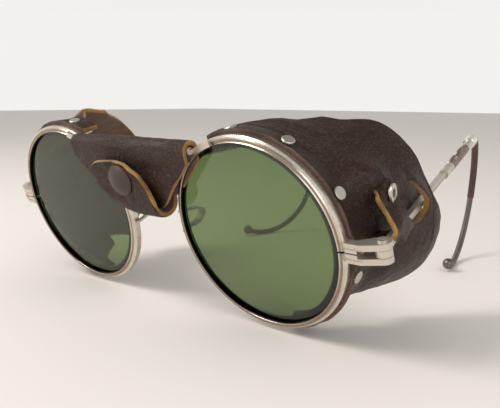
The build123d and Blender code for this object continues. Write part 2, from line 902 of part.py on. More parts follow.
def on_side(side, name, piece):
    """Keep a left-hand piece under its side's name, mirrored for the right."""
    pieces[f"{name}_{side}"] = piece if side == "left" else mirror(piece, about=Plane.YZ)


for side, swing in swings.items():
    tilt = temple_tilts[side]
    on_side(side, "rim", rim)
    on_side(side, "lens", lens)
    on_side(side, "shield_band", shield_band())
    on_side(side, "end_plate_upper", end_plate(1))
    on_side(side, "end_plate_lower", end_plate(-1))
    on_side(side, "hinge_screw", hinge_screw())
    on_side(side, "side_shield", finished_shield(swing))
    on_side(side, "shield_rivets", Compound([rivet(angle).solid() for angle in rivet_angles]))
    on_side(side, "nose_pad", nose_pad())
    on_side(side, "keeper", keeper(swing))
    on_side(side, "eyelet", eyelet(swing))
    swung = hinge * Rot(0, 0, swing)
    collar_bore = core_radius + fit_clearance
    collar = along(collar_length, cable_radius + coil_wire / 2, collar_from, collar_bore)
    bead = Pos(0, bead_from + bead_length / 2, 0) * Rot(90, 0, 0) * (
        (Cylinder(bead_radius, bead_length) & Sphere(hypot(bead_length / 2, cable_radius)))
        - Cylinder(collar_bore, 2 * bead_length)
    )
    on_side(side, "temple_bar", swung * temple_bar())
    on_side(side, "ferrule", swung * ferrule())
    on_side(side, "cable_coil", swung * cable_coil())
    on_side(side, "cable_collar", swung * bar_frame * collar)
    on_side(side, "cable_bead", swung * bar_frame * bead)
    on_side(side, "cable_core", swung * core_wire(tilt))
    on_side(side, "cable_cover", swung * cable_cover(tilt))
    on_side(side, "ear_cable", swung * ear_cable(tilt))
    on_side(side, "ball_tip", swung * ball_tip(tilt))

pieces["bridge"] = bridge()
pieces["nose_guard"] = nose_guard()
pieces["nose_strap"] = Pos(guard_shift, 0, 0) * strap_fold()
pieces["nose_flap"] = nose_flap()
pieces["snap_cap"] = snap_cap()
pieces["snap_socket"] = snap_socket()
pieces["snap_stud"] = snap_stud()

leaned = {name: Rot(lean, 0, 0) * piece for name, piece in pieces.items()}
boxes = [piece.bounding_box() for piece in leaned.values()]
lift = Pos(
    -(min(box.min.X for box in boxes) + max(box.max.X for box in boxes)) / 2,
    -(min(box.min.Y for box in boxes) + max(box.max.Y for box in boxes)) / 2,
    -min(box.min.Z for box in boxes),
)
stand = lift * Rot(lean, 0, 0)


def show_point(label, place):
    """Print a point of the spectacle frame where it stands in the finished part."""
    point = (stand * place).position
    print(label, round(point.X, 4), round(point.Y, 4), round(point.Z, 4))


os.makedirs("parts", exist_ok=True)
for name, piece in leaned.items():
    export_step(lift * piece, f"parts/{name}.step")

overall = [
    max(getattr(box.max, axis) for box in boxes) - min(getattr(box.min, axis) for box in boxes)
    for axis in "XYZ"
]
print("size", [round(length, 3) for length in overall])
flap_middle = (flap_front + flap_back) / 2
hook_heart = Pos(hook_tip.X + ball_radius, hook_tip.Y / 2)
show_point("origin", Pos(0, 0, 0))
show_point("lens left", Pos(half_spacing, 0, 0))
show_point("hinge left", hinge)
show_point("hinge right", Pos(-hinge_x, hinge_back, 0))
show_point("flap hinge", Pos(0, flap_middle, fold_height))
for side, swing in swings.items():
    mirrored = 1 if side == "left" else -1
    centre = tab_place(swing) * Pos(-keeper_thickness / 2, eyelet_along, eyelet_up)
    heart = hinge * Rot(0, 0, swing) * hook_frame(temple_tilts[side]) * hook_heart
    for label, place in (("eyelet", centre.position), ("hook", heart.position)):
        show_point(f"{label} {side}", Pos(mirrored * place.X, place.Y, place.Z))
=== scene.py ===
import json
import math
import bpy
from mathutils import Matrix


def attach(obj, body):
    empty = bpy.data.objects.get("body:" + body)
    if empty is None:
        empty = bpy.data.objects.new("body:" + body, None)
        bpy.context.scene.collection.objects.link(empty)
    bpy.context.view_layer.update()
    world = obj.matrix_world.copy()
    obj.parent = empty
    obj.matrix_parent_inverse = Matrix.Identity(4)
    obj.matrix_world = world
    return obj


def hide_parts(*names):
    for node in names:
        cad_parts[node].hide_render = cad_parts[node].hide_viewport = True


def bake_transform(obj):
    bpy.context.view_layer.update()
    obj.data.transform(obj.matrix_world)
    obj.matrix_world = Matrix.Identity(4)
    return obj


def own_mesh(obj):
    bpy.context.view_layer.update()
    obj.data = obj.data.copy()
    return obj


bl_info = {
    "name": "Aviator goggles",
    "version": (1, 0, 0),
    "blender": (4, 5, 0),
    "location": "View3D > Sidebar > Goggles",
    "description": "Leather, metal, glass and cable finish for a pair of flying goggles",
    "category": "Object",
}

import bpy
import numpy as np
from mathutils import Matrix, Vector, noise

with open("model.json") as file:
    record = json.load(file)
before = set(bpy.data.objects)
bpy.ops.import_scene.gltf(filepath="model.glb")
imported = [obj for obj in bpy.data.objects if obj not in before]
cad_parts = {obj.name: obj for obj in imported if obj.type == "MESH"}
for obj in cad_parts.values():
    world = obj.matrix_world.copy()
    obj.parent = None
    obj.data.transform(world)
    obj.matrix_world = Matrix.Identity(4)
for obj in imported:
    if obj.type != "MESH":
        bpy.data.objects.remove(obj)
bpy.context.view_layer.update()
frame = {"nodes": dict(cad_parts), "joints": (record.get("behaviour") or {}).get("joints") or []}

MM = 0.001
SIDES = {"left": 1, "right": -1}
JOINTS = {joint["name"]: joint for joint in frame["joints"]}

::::

Objective — Reproduce exactly the lines from the line with "for label, place" to the line with "cad_parts[node].hide_render = cad_parts[node].hide_viewport", both end lines included.

Solution for this task —
    for label, place in (("eyelet", centre.position), ("hook", heart.position)):
        show_point(f"{label} {side}", Pos(mirrored * place.X, place.Y, place.Z))
=== scene.py ===
import json
import math
import bpy
from mathutils import Matrix


def attach(obj, body):
    empty = bpy.data.objects.get("body:" + body)
    if empty is None:
        empty = bpy.data.objects.new("body:" + body, None)
        bpy.context.scene.collection.objects.link(empty)
    bpy.context.view_layer.update()
    world = obj.matrix_world.copy()
    obj.parent = empty
    obj.matrix_parent_inverse = Matrix.Identity(4)
    obj.matrix_world = world
    return obj


def hide_parts(*names):
    for node in names:
        cad_parts[node].hide_render = cad_parts[node].hide_viewport = True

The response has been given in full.